Optimization of electrochemical hydride generation in a miniaturized electrolytic flow cell coupled to microwave-induced plasma atomic emission spectrometry for the determination of selenium.

Abstract

The optimization of a continuous flow system for electrochemical hydride generation coupled to microwave-induced plasma atomic emission spectrometry (MIP-AES) for the determination of Se is presented. A small electrolytic cell with a porous glassy carbon working electrode was used for hydride generation. When using an Ar MIP operated in a TE101 cavity a detection limit of 0.6 ng mL(-1) (3sigma) could be achieved. The calibration curve was linear up to 1 microgram mL(-1). A standard deviation of less than 2% (10 replicate analyses) could be achieved. It was shown that interferences of transition metals are of the same order of magnitude as with a larger electrolysis cell described earlier, and light elements hardly caused any signal depression as tested.

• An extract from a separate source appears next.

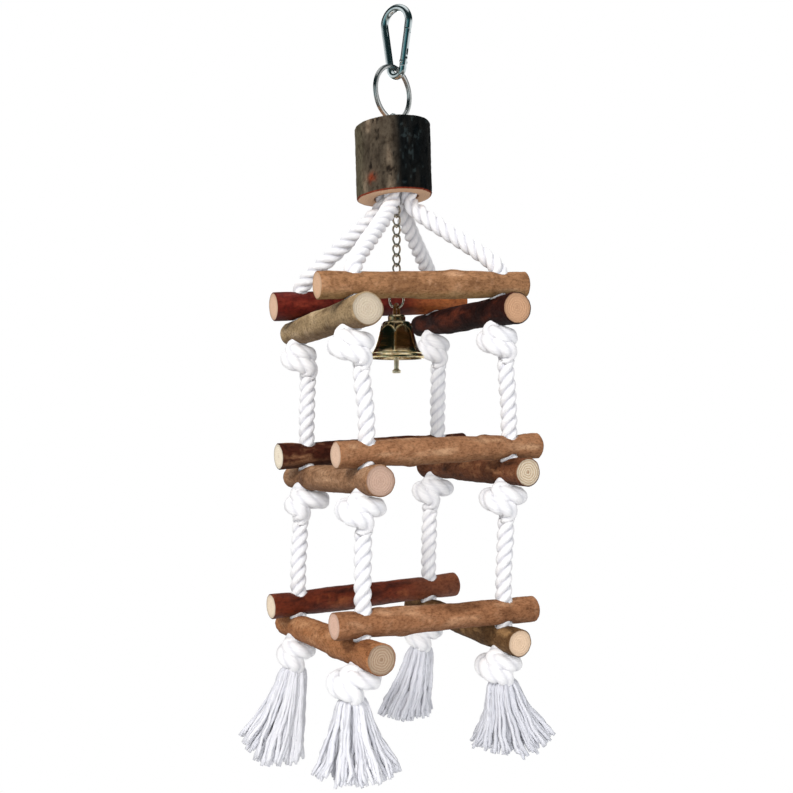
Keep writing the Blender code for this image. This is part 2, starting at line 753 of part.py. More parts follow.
def make_bell(brass):
    """A flared bell of even wall with a cap and a wire staple on top for the ring."""
    outer = [
        (1.0, 0.0),
        (3.9, 0.3),
        (4.7, 1.4),
        (4.8, 3.6),
        (6.9, 4.0),
        (7.7, 5.2),
        (9.4, 9.8),
        (10.5, 13.8),
        (11.8, 17.6),
        (13.2, 20.4),
        (14.8, 22.0),
        (14.8, 23.4),
    ]
    inner = [
        (13.8, 23.4),
        (12.2, 20.6),
        (10.8, 17.9),
        (9.5, 14.0),
        (8.5, 10.4),
        (6.9, 5.6),
        (1.0, 5.2),
    ]
    profile = [(r * MM, BELL_TOP - down * MM) for r, down in outer + inner]
    bell = mesh_object("bell", turned(profile, 24), brass, sharp=30)
    staple_radius = 3.2 * MM
    wire = 0.9 * MM
    inside = bell_ring_centre() - BELL_RING_RADIUS + BELL_RING_WIRE / 2
    top = inside + 0.25 * MM + wire
    points = [Vector((staple_radius, 0, BELL_TOP - 0.8 * MM)), Vector((staple_radius, 0, top - staple_radius))]
    for i in range(1, 8):
        angle = pi * i / 8
        points.append(Vector((staple_radius * cos(angle), 0, top - staple_radius + staple_radius * sin(angle))))
    points += [Vector((-staple_radius, 0, top - staple_radius)), Vector((-staple_radius, 0, BELL_TOP - 0.8 * MM))]
    staple = cutter("bell_staple", swept(points, [wire] * len(points), 8, start_normal=Vector((0, 1, 0))))
    staple.matrix_world = Matrix.Rotation(radians(45), 4, "Z")
    unite(bell, staple)
    return bell


def clapper_pivot():
    return Vector((0, 0, BELL_TOP - 6.5 * MM))


def make_clapper(brass):
    """A rod with a round head under the bell's crown and a small striking disc below the rim."""
    pivot = clapper_pivot()
    length = pivot.z - CLAPPER_TIP
    head = 1.6 * MM
    disc = 2.3 * MM
    profile = [
        (head * 0.4, head * 0.9),
        (head, 0.0),
        (CLAPPER_ROD, -head),
        (CLAPPER_ROD * 0.9, -length + 2.4 * MM),
        (disc * 0.55, -length + 1.9 * MM),
        (disc, -length + 1.2 * MM),
        (disc, -length + 0.4 * MM),
        (disc * 0.8, -length),
    ]
    clapper = mesh_object("clapper", spindle(profile, 14), brass)
    clapper.location = pivot
    return clapper


def main():
    clear_scene()
    zinc = material("zinc_plated_steel", (0.62, 0.66, 0.67), 0.25, 1.0)
    nickel = material("nickel_steel", (0.66, 0.63, 0.58), 0.3, 1.0)
    brass = material("brass", (0.66, 0.48, 0.2), 0.3, 1.0)
    cotton = material("white_cotton", (0.86, 0.86, 0.88), 0.9)
    block_bark = material("block_bark", (0.13, 0.11, 0.09), 0.9)
    tan = material("tan_bark", (0.34, 0.2, 0.11), 0.8)
    red = material("red_bark", (0.16, 0.05, 0.03), 0.75)
    dark = material("dark_bark", (0.1, 0.06, 0.04), 0.8)
    olive = material("olive_bark", (0.3, 0.22, 0.12), 0.8)
    barks = {
        1: dict(front=tan, back=red, left=olive, right=dark),
        2: dict(front=tan, back=dark, left=olive, right=dark),
        3: dict(front=tan, back=red, left=red, right=dark),
    }
    make_hook(zinc)
    make_gate(zinc)
    make_rivet(zinc)
    make_gate_spring(nickel)
    make_split_ring(nickel)
    top = Vector((*ring_centre(), TOP_EYE_Z))
    shank = BLOCK_TOP - TOP_EYE_DEPTH
    make_eye("top_screw_eye", zinc, TOP_EYE_RADIUS, TOP_EYE_WIRE, top, shank, RING_TURN + pi / 2)
    bottom = Vector((0, 0, BOTTOM_EYE_Z))
    shank = BORE_TOP + BOTTOM_EYE_DEPTH
    make_eye("bottom_screw_eye", zinc, BOTTOM_EYE_RADIUS, BOTTOM_EYE_WIRE, bottom, shank, radians(45))
    make_block(block_bark)
    for tier in TIERS:
        make_tier(tier, barks[tier])
        for name in CORNERS:
            make_rope(tier, name, cotton)
            make_knot(tier, name, cotton)
    for name in CORNERS:
        make_tassel(name, cotton)
    for number in range(1, LINKS + 1):
        make_link(number, nickel)
    make_bell_ring(zinc)
    make_bell(brass)
    make_clapper(brass)


main()
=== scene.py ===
"""Looks of the hanging bark-stick toy for a pet bird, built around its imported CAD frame.

All lengths are in metres, in the CAD's frame: +Z is up, +X runs along the front sticks from left to
right, +Y from the front sticks to the back ones, and the origin is where the toy hangs. Tables hold
millimetres and degrees.
"""

from math import atan2, cos, pi, radians, sin

import bmesh
import bpy
import numpy as np
from mathutils import Matrix, Vector


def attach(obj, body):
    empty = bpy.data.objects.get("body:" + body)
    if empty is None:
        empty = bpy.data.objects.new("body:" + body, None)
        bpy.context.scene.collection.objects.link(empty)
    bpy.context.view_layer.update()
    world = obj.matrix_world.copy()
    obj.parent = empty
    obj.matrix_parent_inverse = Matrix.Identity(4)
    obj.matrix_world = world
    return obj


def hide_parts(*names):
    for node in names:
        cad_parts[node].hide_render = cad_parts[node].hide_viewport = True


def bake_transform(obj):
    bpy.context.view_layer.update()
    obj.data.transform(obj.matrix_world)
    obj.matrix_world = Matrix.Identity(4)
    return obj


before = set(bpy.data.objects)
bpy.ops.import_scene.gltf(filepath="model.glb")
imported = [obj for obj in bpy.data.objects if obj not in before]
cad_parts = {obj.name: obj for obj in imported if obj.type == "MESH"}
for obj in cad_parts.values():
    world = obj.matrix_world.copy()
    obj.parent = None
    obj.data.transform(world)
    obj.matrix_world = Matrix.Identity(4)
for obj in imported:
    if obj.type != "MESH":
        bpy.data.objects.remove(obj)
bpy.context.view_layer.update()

MM = 0.001
UP = np.array((0.0, 0.0, 1.0))

# ---- the ropes' and sticks' numbers, as in the CAD

HOLE_X = 40.4 * MM
HOLE_Y = 38.9 * MM
# Each tier's height, its slopes to the right and to the back, the warp of its corners, its turn and its shift.
TIERS = {
    1: dict(level=-157.7, right=3.7, back=-1.5, warp=0.6, turn=-2.3, shift=(0.3, 0.7)),
    2: dict(level=-239.5, right=2.6, back=-0.9, warp=0.4, turn=0.2, shift=(4.8, -0.5)),
    3: dict(level=-321.4, right=1.3, back=1.4, warp=0.8, turn=2.1, shift=(0.5, -1.3)),
}
# The two corners that each stick joins: its near and its far end.
STICK_ENDS = {"front": ("fl", "fr"), "back": ("bl", "br"), "left": ("fl", "bl"), "right": ("fr", "br")}
CORNERS = {"fl": (-1, -1), "fr": (1, -1), "bl": (-1, 1), "br": (1, 1)}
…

It was possible to distinguish between Se(IV) and Se(VI) species and seleno-DL-methionine, because under optimized conditions of an electrolysis current of 10 mA, a microwave power of 210 W, an Ar flow rate of 15 L h(-1) and a sample flow rate of 2.5 mL min(-1) only Se(IV) was transformed to H2Se and transferred into the plasma. Finally, the possibility of an electrochemical pre-enrichment was shown to enable it to further decrease the detection limit.